Marketers Pivot From Click Maximization to Demand Capture
In response to the shock in paid media performance, US hotel marketers are beginning to reframe their objectives. Industry white papers and conference presentations now stress that chasing historical click-through benchmarks may be unrealistic in an era when large portions of traveler research never leave AI-driven interfaces. Instead, marketers are being urged to focus on being referenced within AI answers and capturing higher-intent users who do click through.
Recommended responses include investing in structured content that clearly describes location, amenities, and policies in ways machine systems can parse, as well as feeding accurate inventory and pricing into metasearch and connectivity partners. Some experts also advocate for “generative engine optimization,” a discipline aimed at improving the likelihood that hotel content appears as a cited source in AI responses across search engines and conversational assistants.
Budget strategies are shifting as well.
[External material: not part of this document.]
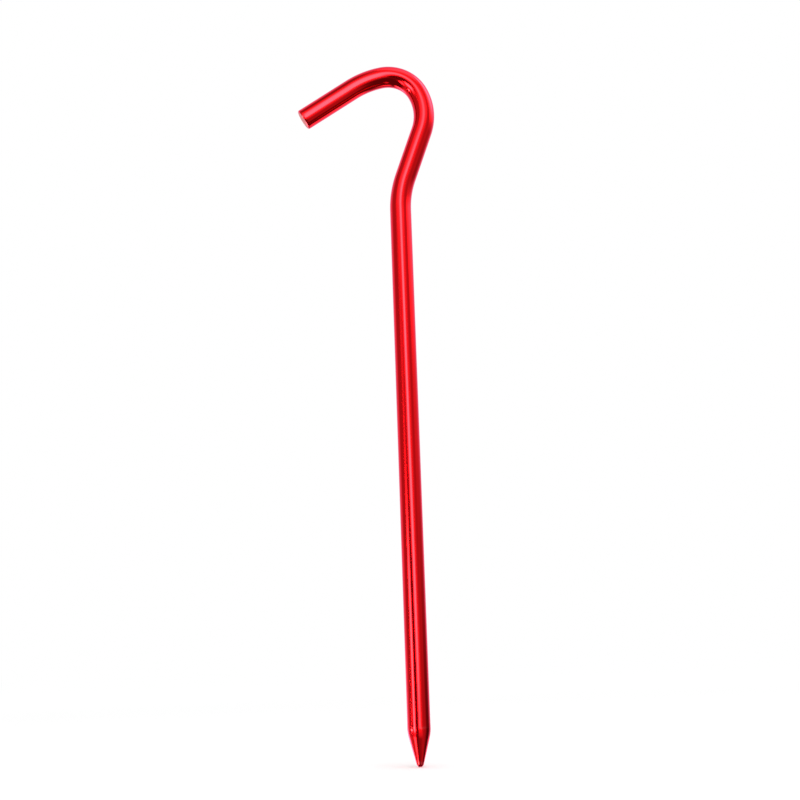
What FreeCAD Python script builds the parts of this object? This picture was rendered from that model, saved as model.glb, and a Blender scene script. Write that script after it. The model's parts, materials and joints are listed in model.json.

Commentaries directed at hotel owners suggest reallocating a portion of spend from lower-funnel search campaigns into brand storytelling, loyalty programs, and direct traffic initiatives that are less dependent on a single search interface. Others argue for heavier experimentation with cross-channel measurement, so that marketing teams can attribute bookings that originate in AI discovery environments but convert later through branded search or direct visits.
While the immediate reality is a visible decline in paid media click-through rates for many US hotels, the longer-term story appears to be a redefinition of what counts as discoverability and success. As AI becomes the front door to trip planning, hotel marketers are being pushed to compete not only for ad position, but for presence inside the answers themselves.